Practical implications
Test social repair, not just self-care. The strongest evidence points to repairing broken relationships as the most effective stress intervention. This doesn't mean "talk to a friend." It means specifically identifying a relationship that feels strained or distant and taking concrete action to repair it — an apology, a difficult conversation, a consistent check-in. The connectivity framework from the CRSV research suggests that resilience emerges from the quality of relationships, not from individual coping.
Measure your social hierarchy position, not just your cortisol. The Whitehall studies show that perceived status is a stronger predictor of stress-related health outcomes than absolute income or workload. For an n=1 experiment, this means tracking how you feel about your position in your workplace, family, or social group — not just your heart rate variability. A drop in perceived status (a demotion, a rejection, being excluded from a group chat) may produce a larger stress response than a 60-hour work week.
Run experiments for at least 8 weeks, not 7 days. The attachment research shows that relational changes take time. The textile crafters had been practicing for 2–30 years. The community resilience programmes in the extremism handbook operated on timescales of months to years. A 7-day meditation challenge is measuring novelty, not stress reduction.

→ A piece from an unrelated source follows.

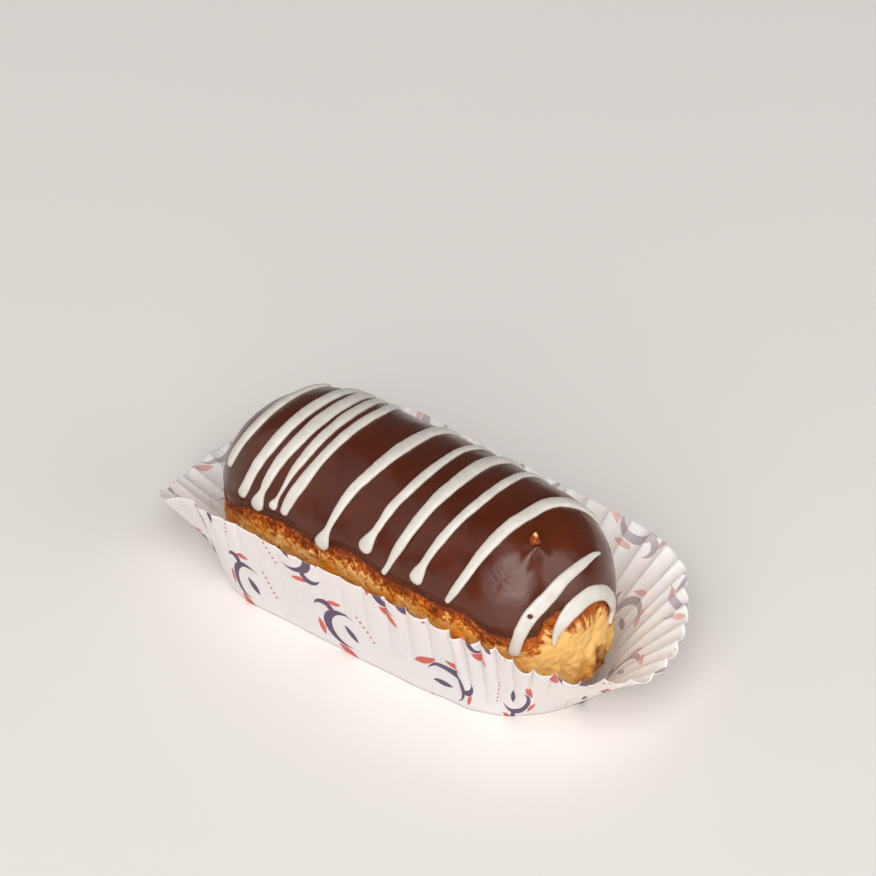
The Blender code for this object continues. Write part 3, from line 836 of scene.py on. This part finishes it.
@dataclass
class ChocolateIcing:
    """The icing over the top: a skin that thins to a soft edge and rises round the piped tip.

    Places on it are millimetres along X and degrees up and over from the near side, and a
    dent has its depth in millimetres besides.
    """

    form: EclairForm
    columns: int = 440
    rows_out: int = 116
    rows_lip: int = 6
    rows_in: int = 10
    sag: float = 0.2 * MM
    sag_size: float = 13.0 * MM
    edge_dip: float = 0.62 * MM
    edge_wobble: float = 0.6
    lip_drop: float = 0.9
    skin: float = 0.12 * MM
    peak: tuple[float, float] = (48.5, 71.5)
    peak_rise: float = 2.2 * MM
    peak_reach: float = 3.6 * MM
    ridges: tuple[tuple[float, float], ...] = ((49.3, 50.0), (53.4, 70.0))
    ridge_rise: float = 1.0 * MM
    ridge_width: float = 1.5 * MM
    dimple: tuple[float, float] = (46.1, 42.3)
    dimple_depth: float = 0.26 * MM
    dimple_reach: float = 3.0 * MM
    dimple_folds: int = 5
    dimple_wander: float = 1.1
    clouds: tuple[tuple[float, float], ...] = (
        (-17.3, 45.5), (-5.7, 42.7), (12.2, 42.5), (1.5, 35.0), (44.5, 40.0), (33.0, 30.0),
    )
    cloud_reach: float = 5.5 * MM
    dents: tuple[tuple[float, float, float], ...] = (
        (-14.8, 45.5, 0.32), (-3.2, 42.0, 0.38), (14.6, 41.5, 0.52),
    )
    dent_reach: float = 3.7 * MM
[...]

If you want to test whether a new social routine (weekly dinner with friends, a structured check-in with a partner) reduces stress, you need at least 8 weeks to see if the effect is real or just the Hawthorne effect.

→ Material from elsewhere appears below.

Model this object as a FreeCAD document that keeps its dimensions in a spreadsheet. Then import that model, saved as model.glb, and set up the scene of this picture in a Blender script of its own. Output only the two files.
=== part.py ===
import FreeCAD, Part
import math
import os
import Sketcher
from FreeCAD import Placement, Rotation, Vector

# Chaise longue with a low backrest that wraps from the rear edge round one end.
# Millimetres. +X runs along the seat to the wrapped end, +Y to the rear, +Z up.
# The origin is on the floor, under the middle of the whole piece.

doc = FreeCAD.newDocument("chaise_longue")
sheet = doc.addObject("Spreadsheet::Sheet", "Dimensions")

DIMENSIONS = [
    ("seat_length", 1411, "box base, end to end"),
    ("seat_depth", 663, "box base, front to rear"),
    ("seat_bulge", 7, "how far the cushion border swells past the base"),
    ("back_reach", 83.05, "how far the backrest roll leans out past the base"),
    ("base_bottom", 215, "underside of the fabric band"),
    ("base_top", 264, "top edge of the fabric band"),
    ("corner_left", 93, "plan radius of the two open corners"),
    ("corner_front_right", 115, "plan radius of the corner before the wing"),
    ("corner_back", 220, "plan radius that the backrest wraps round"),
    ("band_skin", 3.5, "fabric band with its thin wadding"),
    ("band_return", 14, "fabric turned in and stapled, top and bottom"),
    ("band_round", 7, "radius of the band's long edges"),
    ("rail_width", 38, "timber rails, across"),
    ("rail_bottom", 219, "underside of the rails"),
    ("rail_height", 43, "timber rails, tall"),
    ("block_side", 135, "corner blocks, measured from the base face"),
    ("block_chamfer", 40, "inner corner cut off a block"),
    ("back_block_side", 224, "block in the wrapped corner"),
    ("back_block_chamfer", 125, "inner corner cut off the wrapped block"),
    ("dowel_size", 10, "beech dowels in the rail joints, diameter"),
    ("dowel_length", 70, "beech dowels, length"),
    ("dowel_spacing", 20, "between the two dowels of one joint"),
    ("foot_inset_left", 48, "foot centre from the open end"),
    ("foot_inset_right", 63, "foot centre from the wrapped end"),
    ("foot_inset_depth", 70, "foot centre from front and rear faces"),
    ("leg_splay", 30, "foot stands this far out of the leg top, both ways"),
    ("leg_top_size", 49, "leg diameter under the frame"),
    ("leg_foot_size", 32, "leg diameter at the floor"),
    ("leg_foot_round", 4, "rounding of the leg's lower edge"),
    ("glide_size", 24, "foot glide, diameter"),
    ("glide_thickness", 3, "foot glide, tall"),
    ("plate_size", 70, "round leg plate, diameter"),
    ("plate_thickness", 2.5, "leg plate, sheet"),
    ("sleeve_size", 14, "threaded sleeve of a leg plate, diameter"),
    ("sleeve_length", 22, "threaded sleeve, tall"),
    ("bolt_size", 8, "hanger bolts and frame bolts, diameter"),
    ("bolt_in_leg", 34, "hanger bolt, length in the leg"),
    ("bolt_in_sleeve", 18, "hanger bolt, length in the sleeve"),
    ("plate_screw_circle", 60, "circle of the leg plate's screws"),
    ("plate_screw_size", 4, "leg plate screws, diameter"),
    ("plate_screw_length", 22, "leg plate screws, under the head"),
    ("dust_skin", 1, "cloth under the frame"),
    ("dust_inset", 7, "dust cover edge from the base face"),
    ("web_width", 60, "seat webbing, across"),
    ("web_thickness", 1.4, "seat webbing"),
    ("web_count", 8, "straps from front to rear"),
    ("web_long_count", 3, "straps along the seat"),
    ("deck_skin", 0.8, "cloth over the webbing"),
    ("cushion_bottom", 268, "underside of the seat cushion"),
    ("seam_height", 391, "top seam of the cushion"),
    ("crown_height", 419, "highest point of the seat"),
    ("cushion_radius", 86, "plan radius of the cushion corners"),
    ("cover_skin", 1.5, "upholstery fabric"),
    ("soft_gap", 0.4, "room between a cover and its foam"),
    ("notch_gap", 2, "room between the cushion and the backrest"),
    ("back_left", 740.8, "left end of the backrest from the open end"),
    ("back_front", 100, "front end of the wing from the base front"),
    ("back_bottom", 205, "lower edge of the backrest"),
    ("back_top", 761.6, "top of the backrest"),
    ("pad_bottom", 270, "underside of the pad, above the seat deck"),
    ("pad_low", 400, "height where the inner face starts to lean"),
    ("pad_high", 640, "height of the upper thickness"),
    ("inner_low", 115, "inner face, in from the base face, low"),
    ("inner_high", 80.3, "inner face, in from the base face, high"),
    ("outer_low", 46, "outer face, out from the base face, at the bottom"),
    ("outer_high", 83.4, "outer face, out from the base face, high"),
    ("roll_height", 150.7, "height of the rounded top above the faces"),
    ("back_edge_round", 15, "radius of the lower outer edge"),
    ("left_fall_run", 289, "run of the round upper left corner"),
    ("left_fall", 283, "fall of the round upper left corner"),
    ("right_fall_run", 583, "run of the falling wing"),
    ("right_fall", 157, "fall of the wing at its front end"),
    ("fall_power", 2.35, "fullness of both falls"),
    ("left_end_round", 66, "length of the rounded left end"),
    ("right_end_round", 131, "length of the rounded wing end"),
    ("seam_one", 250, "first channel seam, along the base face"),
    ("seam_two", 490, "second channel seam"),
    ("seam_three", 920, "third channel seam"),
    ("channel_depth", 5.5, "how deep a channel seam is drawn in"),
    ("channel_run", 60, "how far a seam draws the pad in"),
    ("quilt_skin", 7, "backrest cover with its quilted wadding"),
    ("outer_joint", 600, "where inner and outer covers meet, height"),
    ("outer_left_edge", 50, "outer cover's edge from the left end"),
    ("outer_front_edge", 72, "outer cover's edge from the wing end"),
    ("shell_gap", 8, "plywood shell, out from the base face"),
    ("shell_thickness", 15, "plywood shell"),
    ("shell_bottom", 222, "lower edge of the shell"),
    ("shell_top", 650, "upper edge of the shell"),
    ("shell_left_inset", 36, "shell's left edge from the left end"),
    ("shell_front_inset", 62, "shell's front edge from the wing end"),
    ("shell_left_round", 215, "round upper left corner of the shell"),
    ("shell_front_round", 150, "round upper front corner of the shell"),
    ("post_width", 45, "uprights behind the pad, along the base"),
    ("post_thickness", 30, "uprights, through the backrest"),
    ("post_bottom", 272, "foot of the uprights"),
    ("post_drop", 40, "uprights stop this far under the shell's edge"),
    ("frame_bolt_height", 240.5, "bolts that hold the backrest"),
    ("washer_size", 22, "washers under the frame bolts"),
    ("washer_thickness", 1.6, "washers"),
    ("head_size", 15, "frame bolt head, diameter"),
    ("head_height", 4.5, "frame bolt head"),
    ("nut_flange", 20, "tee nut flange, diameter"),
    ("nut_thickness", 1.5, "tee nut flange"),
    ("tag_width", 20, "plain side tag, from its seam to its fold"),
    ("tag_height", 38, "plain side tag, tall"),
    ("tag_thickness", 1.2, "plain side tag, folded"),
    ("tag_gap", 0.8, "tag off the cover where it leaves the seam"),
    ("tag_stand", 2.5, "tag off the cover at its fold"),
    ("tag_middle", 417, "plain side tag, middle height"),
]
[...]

Design your own experiment
What to test: A structured social repair intervention. Specifically: identify one relationship that feels strained or distant. Commit to one 20-minute conversation per week focused on understanding the other person's perspective (not defending your own). Use a simple prompt: "What's been hard for you lately, and how can I support you?" No fixing, no advice, no defensiveness.
How long to run it: Minimum 8 weeks. The attachment research shows that relational patterns shift slowly. The first 2–3 weeks may feel awkward or performative. The effect, if it works, will appear between weeks 4 and 8.

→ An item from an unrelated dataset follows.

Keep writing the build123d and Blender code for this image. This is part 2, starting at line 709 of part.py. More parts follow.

What to measure: Two things. First, a daily 1–10 rating of "felt stress" (not "stressful events" — felt stress). Second, a weekly 1–10 rating of "perceived social support" from that specific relationship. Don't measure cortisol or heart rate variability unless you have a validated device and a baseline of at least 2 weeks. Most consumer wearables are not accurate enough for n=1 experiments.
What confound to watch for: The biggest confound is life events. If you start this experiment during a period of low external stress (holidays, a calm work period), any improvement might be due to the context, not the intervention. Track major life events (work deadlines, family crises, health issues) in a simple log. If a major stressor hits during your experiment, note it but don't restart — the data from that period is still useful.
What a positive result looks like: A consistent decrease of at least 2 points on your 1–10 felt stress scale from the first 2 weeks to the last 2 weeks, AND a consistent increase of at least 2 points on your perceived social support scale. If only one metric changes, the effect is partial. If neither changes after 8 weeks, the intervention didn't work for you — try a different relationship or a different approach. That's not failure. That's data.